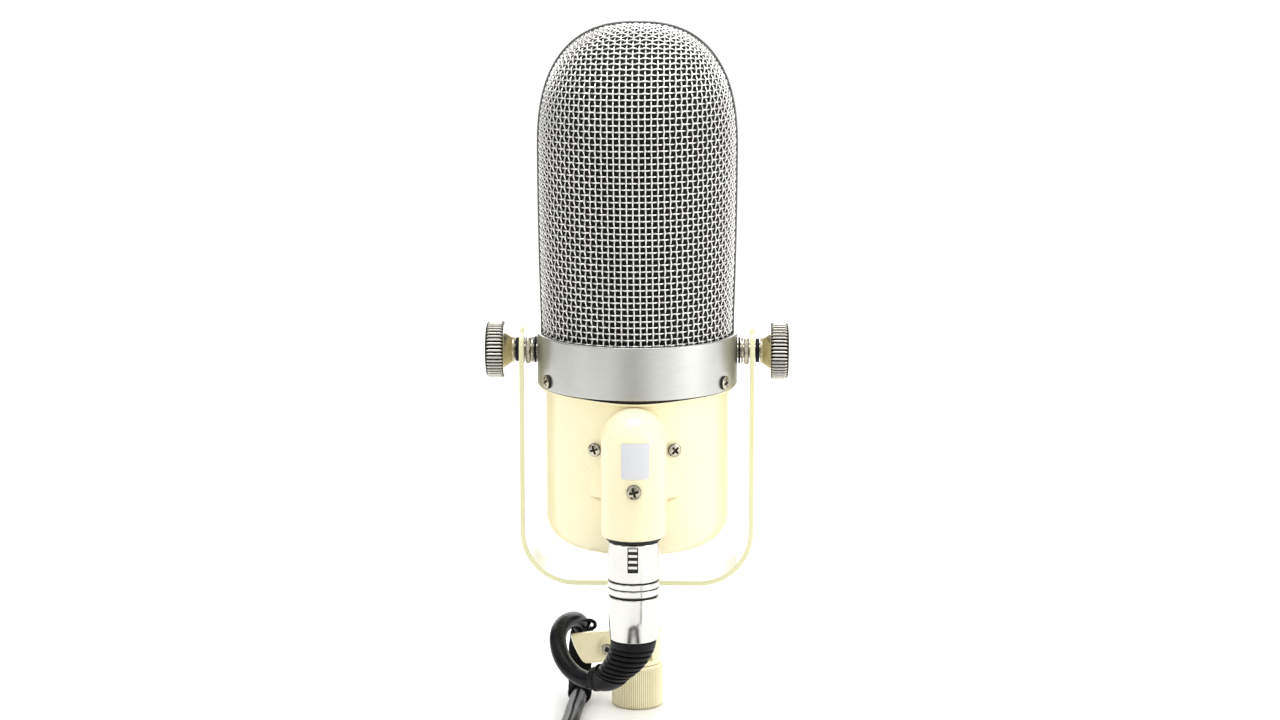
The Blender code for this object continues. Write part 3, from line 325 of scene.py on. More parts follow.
def cableJacket():
    f = Finish("cableJacket", Specular_IOR_Level=0.09)
    cloud = f.noise(120, 4)
    fine = f.noise(2600, 2)
    f.set(Base_Color=f.mix(cloud, (0.006, 0.006, 0.0075), (0.011, 0.011, 0.013)),
          Roughness=f.between(cloud, 0.3, 0.7, 0.22, 0.32), Normal=f.bump(fine, 0.012 * mm, 0.5))
    return f.material


def bootRubber():
    f = Finish("bootRubber", Specular_IOR_Level=0.13)
    cloud = f.noise(200, 4)
    fine = f.noise(3000, 3)
    f.set(Base_Color=f.mix(cloud, (0.005, 0.005, 0.006), (0.011, 0.011, 0.012)),
          Roughness=f.between(cloud, 0.3, 0.7, 0.36, 0.50), Normal=f.bump(fine, 0.03 * mm, 0.6))
    return f.material


def strapCloth():
    f = Finish("strapCloth", Specular_IOR_Level=0.04)
    z = f.parts(f.where())[2]
    loops = f.noise(2400, 4)
    rib = f.maths("SINE", z * 7000.0) * 0.25
    f.set(Base_Color=f.mix(loops, (0.003, 0.003, 0.0035), (0.010, 0.010, 0.011)),
          Roughness=0.85, Normal=f.bump(loops + rib, 0.12 * mm, 0.7))
    return f.material


def labelPaper():
    f = Finish("labelPaper", Specular_IOR_Level=0.35)
    fibre = f.noise(1600, 5)
    f.set(Base_Color=f.mix(fibre, (0.58, 0.585, 0.60), (0.66, 0.665, 0.68)), Roughness=0.5,
          Normal=f.bump(fibre, 0.01 * mm, 0.4))
    return f.material


def blackPlastic():
    f = Finish("blackPlastic", Specular_IOR_Level=0.3)
    fine = f.noise(1500, 3)
    f.set(Base_Color=f.mix(fine, (0.006, 0.006, 0.006), (0.012, 0.012, 0.012)), Roughness=0.5,
          Normal=f.bump(fine, 0.02 * mm, 0.4))
    return f.material


def plainMetal(name, dark, light, roughness, metallic):
    f = Finish(name, Metallic=metallic)
    cloud = f.noise(300, 4)
    f.set(Base_Color=f.mix(cloud, dark, light), Normal=f.bump(cloud, 0.02 * mm, 0.4),
          Roughness=f.between(cloud, 0.3, 0.7, roughness - 0.06, roughness + 0.06))
    return f.material


def floorPaper():
    f = Finish("floorPaper", Roughness=0.8, Specular_IOR_Level=0.1,
               Emission_Color=(1, 1, 1), Emission_Strength=0.05)
    cloud = f.noise(1.5, 3)
    f.set(Base_Color=f.mix(cloud, (0.95, 0.95, 0.95), (0.97, 0.97, 0.97)))
    return f.material


finishes = {
    "enamel": creamEnamel("creamEnamel", (1.0, 1.01, 1.02), 0.35),
    # painted shade: the yoke and the lever wing are the body's cream paint in darker, greener tones
    "yoke": creamEnamel("yokeEnamel", (0.86, 0.93, 0.87), 1.0),
    "casting": creamEnamel("castingEnamel", (0.90, 0.91, 0.90), 0.35),
    "brushed": brushedSteel(), "wire": brightWire(),
    "hoop": hoopSteel(), "screen": darkScreen(), "nickel": nickelPlate(),
    "fastener": fastenerNickel(), "knob": knobNickel(), "ring": ringEnamel(),
    "recess": recessBlack(), "jacket": cableJacket(), "rubber": bootRubber(),
    "strap": strapCloth(), "paper": labelPaper(), "plastic": blackPlastic(),
    "magnet": plainMetal("magnetAlloy", (0.16, 0.16, 0.17), (0.28, 0.28, 0.29), 0.45, 0.8),
    "foil": plainMetal("ribbonFoil", (0.80, 0.81, 0.82), (0.90, 0.91, 0.92), 0.22, 1.0),
    "can": plainMetal("shieldCan", (0.40, 0.38, 0.33), (0.52, 0.50, 0.45), 0.38, 0.7),
}
print("finishes made:", len(finishes))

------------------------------

§ TASK INSTRUCTIONS
Set down every line of the listing above again, exactly as given.

§ OUTPUT FOR THIS TASK
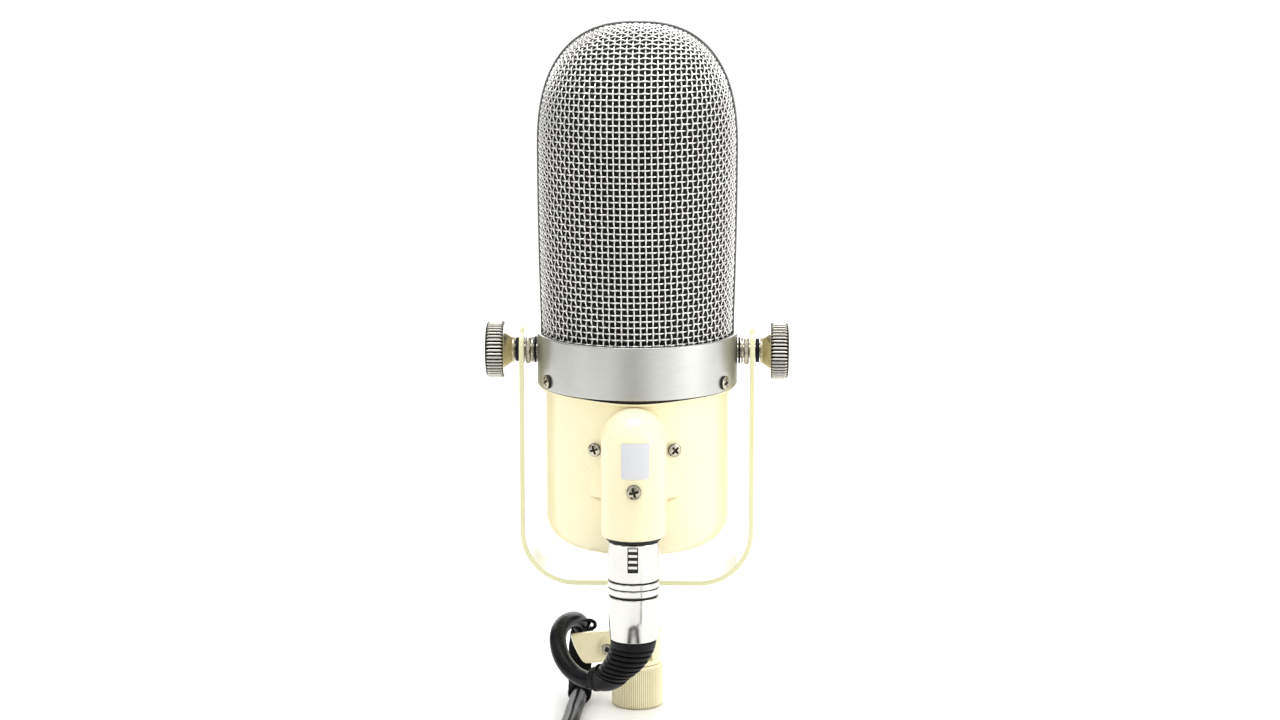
The Blender code for this object continues. Write part 3, from line 325 of scene.py on. More parts follow.
def cableJacket():
    f = Finish("cableJacket", Specular_IOR_Level=0.09)
    cloud = f.noise(120, 4)
    fine = f.noise(2600, 2)
    f.set(Base_Color=f.mix(cloud, (0.006, 0.006, 0.0075), (0.011, 0.011, 0.013)),
          Roughness=f.between(cloud, 0.3, 0.7, 0.22, 0.32), Normal=f.bump(fine, 0.012 * mm, 0.5))
    return f.material


def bootRubber():
    f = Finish("bootRubber", Specular_IOR_Level=0.13)
    cloud = f.noise(200, 4)
    fine = f.noise(3000, 3)
    f.set(Base_Color=f.mix(cloud, (0.005, 0.005, 0.006), (0.011, 0.011, 0.012)),
          Roughness=f.between(cloud, 0.3, 0.7, 0.36, 0.50), Normal=f.bump(fine, 0.03 * mm, 0.6))
    return f.material


def strapCloth():
    f = Finish("strapCloth", Specular_IOR_Level=0.04)
    z = f.parts(f.where())[2]
    loops = f.noise(2400, 4)
    rib = f.maths("SINE", z * 7000.0) * 0.25
    f.set(Base_Color=f.mix(loops, (0.003, 0.003, 0.0035), (0.010, 0.010, 0.011)),
          Roughness=0.85, Normal=f.bump(loops + rib, 0.12 * mm, 0.7))
    return f.material


def labelPaper():
    f = Finish("labelPaper", Specular_IOR_Level=0.35)
    fibre = f.noise(1600, 5)
    f.set(Base_Color=f.mix(fibre, (0.58, 0.585, 0.60), (0.66, 0.665, 0.68)), Roughness=0.5,
          Normal=f.bump(fibre, 0.01 * mm, 0.4))
    return f.material


def blackPlastic():
    f = Finish("blackPlastic", Specular_IOR_Level=0.3)
    fine = f.noise(1500, 3)
    f.set(Base_Color=f.mix(fine, (0.006, 0.006, 0.006), (0.012, 0.012, 0.012)), Roughness=0.5,
          Normal=f.bump(fine, 0.02 * mm, 0.4))
    return f.material


def plainMetal(name, dark, light, roughness, metallic):
    f = Finish(name, Metallic=metallic)
    cloud = f.noise(300, 4)
    f.set(Base_Color=f.mix(cloud, dark, light), Normal=f.bump(cloud, 0.02 * mm, 0.4),
          Roughness=f.between(cloud, 0.3, 0.7, roughness - 0.06, roughness + 0.06))
    return f.material


def floorPaper():
    f = Finish("floorPaper", Roughness=0.8, Specular_IOR_Level=0.1,
               Emission_Color=(1, 1, 1), Emission_Strength=0.05)
    cloud = f.noise(1.5, 3)
    f.set(Base_Color=f.mix(cloud, (0.95, 0.95, 0.95), (0.97, 0.97, 0.97)))
    return f.material


finishes = {
    "enamel": creamEnamel("creamEnamel", (1.0, 1.01, 1.02), 0.35),
    # painted shade: the yoke and the lever wing are the body's cream paint in darker, greener tones
    "yoke": creamEnamel("yokeEnamel", (0.86, 0.93, 0.87), 1.0),
    "casting": creamEnamel("castingEnamel", (0.90, 0.91, 0.90), 0.35),
    "brushed": brushedSteel(), "wire": brightWire(),
    "hoop": hoopSteel(), "screen": darkScreen(), "nickel": nickelPlate(),
    "fastener": fastenerNickel(), "knob": knobNickel(), "ring": ringEnamel(),
    "recess": recessBlack(), "jacket": cableJacket(), "rubber": bootRubber(),
    "strap": strapCloth(), "paper": labelPaper(), "plastic": blackPlastic(),
    "magnet": plainMetal("magnetAlloy", (0.16, 0.16, 0.17), (0.28, 0.28, 0.29), 0.45, 0.8),
    "foil": plainMetal("ribbonFoil", (0.80, 0.81, 0.82), (0.90, 0.91, 0.92), 0.22, 1.0),
    "can": plainMetal("shieldCan", (0.40, 0.38, 0.33), (0.52, 0.50, 0.45), 0.38, 0.7),
}
print("finishes made:", len(finishes))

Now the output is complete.